-------- DATA PROVIDED --------

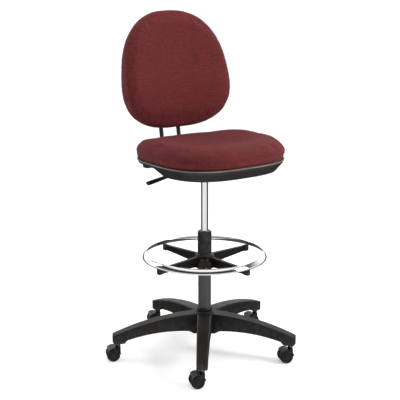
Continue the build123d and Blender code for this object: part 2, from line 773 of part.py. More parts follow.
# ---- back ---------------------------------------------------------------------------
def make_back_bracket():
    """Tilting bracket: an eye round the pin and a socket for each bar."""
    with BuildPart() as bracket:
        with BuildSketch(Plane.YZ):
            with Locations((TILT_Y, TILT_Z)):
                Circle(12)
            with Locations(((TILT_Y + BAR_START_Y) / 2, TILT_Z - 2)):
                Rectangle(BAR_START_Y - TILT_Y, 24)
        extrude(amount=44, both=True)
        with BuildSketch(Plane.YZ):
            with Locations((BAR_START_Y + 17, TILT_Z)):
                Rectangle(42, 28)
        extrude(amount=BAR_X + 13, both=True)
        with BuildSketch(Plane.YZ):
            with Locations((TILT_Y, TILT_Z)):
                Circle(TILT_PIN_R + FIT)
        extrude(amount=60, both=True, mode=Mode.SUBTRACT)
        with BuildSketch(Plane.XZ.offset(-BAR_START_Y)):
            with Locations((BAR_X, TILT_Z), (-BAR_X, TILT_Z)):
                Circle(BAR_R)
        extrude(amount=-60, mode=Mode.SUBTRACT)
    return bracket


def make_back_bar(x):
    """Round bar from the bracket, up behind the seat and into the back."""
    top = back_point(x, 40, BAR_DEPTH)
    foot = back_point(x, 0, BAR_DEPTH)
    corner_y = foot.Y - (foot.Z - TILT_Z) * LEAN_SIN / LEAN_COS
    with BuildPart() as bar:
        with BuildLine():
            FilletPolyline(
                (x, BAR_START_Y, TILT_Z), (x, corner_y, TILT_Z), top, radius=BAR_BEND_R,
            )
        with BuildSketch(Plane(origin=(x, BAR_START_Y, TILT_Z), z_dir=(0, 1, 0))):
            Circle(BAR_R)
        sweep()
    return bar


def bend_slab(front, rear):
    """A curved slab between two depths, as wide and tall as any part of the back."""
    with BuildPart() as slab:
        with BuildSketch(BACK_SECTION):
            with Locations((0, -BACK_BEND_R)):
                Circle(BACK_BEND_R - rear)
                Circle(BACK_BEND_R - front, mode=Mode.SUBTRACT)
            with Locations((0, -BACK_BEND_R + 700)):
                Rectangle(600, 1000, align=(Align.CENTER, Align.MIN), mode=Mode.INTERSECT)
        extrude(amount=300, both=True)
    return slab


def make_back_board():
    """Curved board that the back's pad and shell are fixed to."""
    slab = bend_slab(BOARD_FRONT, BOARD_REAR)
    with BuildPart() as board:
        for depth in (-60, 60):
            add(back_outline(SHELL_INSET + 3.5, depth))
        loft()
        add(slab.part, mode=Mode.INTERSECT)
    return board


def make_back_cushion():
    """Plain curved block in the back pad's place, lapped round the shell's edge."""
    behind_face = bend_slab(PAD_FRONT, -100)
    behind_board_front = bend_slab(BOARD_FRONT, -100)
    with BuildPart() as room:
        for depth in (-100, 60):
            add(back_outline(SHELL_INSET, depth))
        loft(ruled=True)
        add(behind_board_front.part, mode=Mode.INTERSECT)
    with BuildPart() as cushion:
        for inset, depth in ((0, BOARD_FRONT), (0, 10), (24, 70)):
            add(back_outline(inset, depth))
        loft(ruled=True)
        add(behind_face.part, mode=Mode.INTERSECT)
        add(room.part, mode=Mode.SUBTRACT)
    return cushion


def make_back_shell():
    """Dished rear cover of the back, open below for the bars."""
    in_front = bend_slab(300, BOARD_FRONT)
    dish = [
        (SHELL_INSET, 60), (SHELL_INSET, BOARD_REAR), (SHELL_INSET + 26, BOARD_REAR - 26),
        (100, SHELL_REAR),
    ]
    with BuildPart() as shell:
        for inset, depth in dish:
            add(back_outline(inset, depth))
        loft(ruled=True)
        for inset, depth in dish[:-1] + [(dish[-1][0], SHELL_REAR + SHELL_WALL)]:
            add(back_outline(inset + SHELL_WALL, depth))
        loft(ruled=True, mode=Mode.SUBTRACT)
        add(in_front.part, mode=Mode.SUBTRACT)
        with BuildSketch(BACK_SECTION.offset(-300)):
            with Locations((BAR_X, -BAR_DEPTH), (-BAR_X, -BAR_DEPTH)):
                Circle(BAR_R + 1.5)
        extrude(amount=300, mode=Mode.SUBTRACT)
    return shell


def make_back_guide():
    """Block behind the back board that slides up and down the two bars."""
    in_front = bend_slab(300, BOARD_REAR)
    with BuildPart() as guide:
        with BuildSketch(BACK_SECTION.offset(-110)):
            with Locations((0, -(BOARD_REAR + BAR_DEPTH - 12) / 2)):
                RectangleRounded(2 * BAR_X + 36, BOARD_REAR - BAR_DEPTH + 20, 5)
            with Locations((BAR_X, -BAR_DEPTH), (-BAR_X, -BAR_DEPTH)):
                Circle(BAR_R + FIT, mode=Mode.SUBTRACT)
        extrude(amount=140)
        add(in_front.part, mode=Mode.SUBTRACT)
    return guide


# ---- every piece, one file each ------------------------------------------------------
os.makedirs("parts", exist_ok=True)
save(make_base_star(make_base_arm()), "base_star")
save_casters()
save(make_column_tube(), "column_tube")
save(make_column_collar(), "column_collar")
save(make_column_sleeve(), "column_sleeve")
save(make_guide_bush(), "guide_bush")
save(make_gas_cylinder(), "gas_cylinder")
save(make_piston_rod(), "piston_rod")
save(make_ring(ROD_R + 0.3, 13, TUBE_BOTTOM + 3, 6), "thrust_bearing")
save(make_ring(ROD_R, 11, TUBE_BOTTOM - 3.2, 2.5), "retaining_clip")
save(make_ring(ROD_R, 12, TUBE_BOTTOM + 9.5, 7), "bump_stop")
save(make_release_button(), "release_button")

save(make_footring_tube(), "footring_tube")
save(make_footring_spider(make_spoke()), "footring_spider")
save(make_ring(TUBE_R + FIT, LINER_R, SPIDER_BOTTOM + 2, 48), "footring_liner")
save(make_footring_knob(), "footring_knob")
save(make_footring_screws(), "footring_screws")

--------
-------- DATA PROVIDED --------

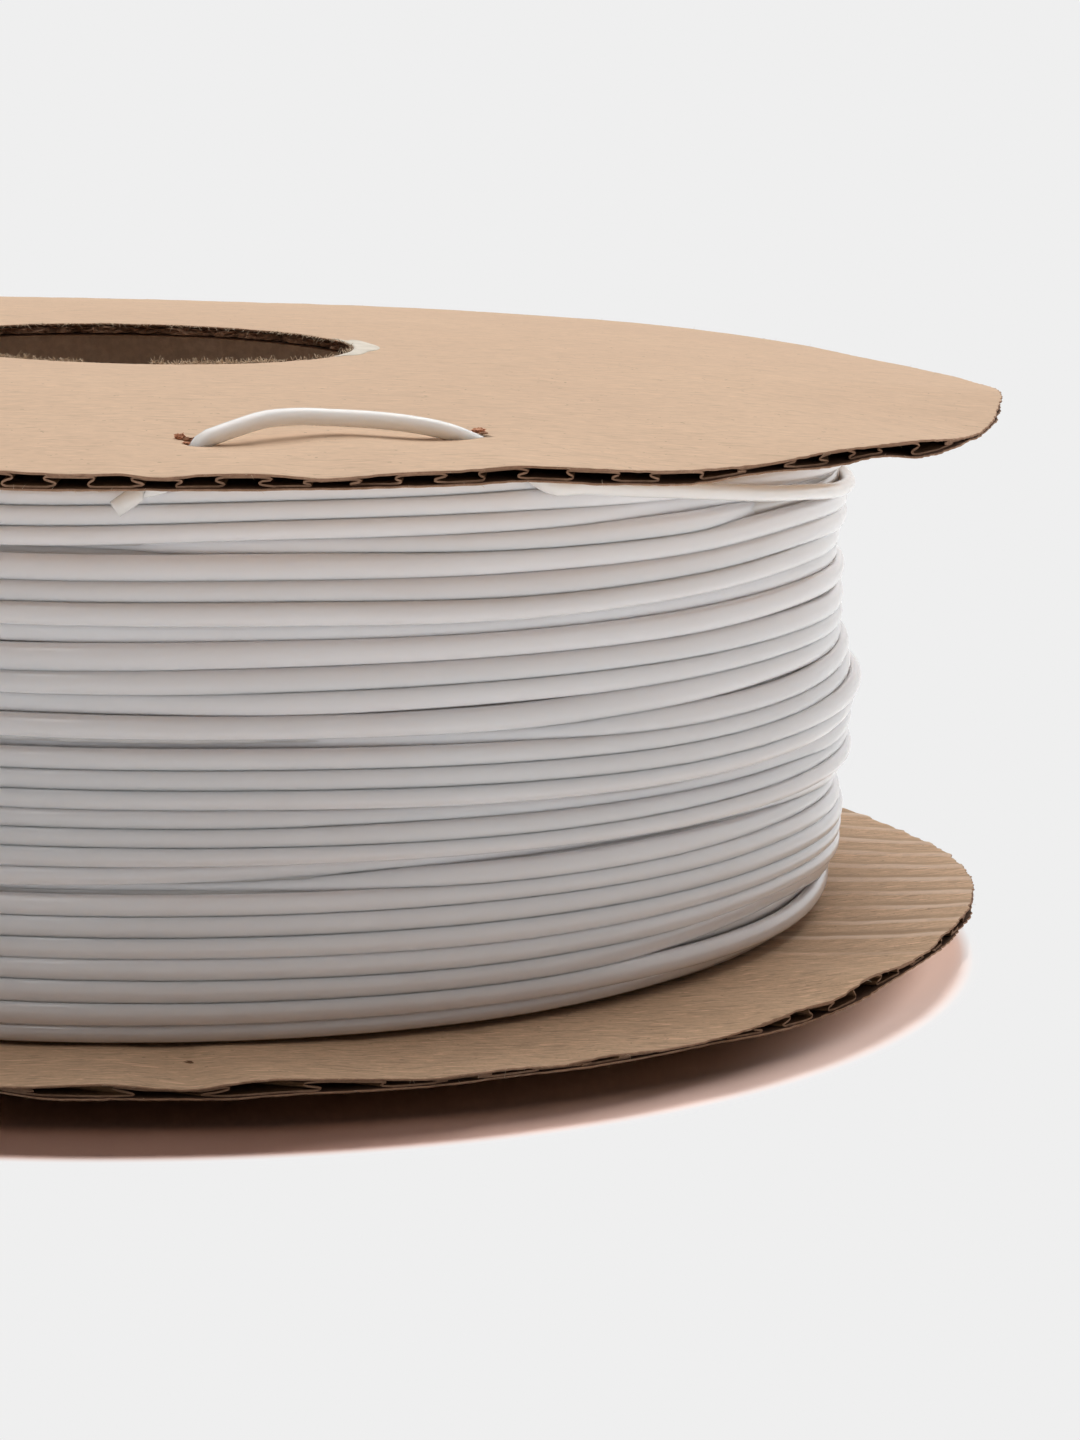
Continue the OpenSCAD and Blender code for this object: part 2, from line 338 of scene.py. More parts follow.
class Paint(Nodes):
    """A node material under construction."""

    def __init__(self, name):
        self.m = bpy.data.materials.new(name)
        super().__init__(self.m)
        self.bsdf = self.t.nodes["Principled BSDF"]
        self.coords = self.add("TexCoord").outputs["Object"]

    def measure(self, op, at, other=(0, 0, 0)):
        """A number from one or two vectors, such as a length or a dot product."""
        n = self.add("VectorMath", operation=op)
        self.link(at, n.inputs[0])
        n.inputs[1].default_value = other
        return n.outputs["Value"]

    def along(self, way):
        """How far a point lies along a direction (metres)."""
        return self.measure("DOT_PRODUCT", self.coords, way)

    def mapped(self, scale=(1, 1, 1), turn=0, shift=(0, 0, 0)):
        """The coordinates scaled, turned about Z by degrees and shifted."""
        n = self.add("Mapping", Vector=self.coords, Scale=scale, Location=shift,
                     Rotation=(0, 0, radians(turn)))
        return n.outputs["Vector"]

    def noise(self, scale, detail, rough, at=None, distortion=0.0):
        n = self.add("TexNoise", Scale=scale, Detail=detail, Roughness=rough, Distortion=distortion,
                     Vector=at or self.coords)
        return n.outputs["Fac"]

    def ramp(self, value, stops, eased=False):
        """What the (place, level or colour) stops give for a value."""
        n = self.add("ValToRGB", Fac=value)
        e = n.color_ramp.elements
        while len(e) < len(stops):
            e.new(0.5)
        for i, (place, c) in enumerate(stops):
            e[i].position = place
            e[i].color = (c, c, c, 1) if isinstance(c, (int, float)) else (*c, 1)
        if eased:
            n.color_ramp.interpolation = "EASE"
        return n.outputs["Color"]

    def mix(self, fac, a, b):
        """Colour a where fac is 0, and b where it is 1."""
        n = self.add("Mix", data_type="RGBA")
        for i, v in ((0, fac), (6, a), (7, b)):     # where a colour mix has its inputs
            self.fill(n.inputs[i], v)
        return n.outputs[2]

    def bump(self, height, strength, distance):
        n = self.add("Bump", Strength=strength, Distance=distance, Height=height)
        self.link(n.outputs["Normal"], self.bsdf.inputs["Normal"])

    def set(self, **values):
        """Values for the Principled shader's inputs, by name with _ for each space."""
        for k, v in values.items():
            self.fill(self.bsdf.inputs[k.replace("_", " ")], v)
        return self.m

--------
-------- DATA PROVIDED --------

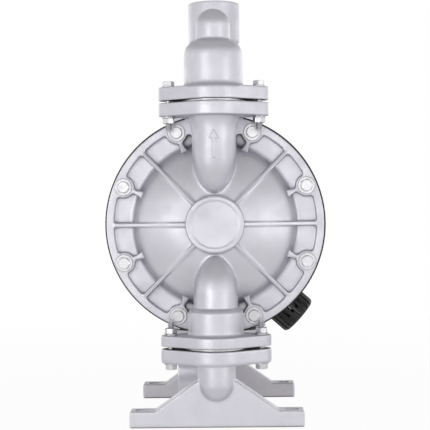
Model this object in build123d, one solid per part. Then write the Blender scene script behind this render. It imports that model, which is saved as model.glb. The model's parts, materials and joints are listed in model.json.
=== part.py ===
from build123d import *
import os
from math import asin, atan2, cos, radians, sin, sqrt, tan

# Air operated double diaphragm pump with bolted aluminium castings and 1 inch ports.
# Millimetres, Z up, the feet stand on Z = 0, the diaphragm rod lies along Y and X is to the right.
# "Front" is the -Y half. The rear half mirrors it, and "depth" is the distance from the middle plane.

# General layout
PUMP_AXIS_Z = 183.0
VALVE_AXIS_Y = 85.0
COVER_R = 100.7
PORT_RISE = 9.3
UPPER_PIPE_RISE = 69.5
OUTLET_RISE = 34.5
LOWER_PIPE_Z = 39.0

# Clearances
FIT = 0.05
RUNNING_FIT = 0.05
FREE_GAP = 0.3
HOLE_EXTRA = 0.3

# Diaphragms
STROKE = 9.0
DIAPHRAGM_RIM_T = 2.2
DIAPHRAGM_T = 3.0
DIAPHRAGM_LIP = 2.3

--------

◆ INSTRUCTIONS TO FOLLOW
Quote word for word the lines from the line holding "Model this object" through the line holding "from math import"; include both of those lines and add nothing.

◆ REPLY
Model this object in build123d, one solid per part. Then write the Blender scene script behind this render. It imports that model, which is saved as model.glb. The model's parts, materials and joints are listed in model.json.
=== part.py ===
from build123d import *
import os
from math import asin, atan2, cos, radians, sin, sqrt, tan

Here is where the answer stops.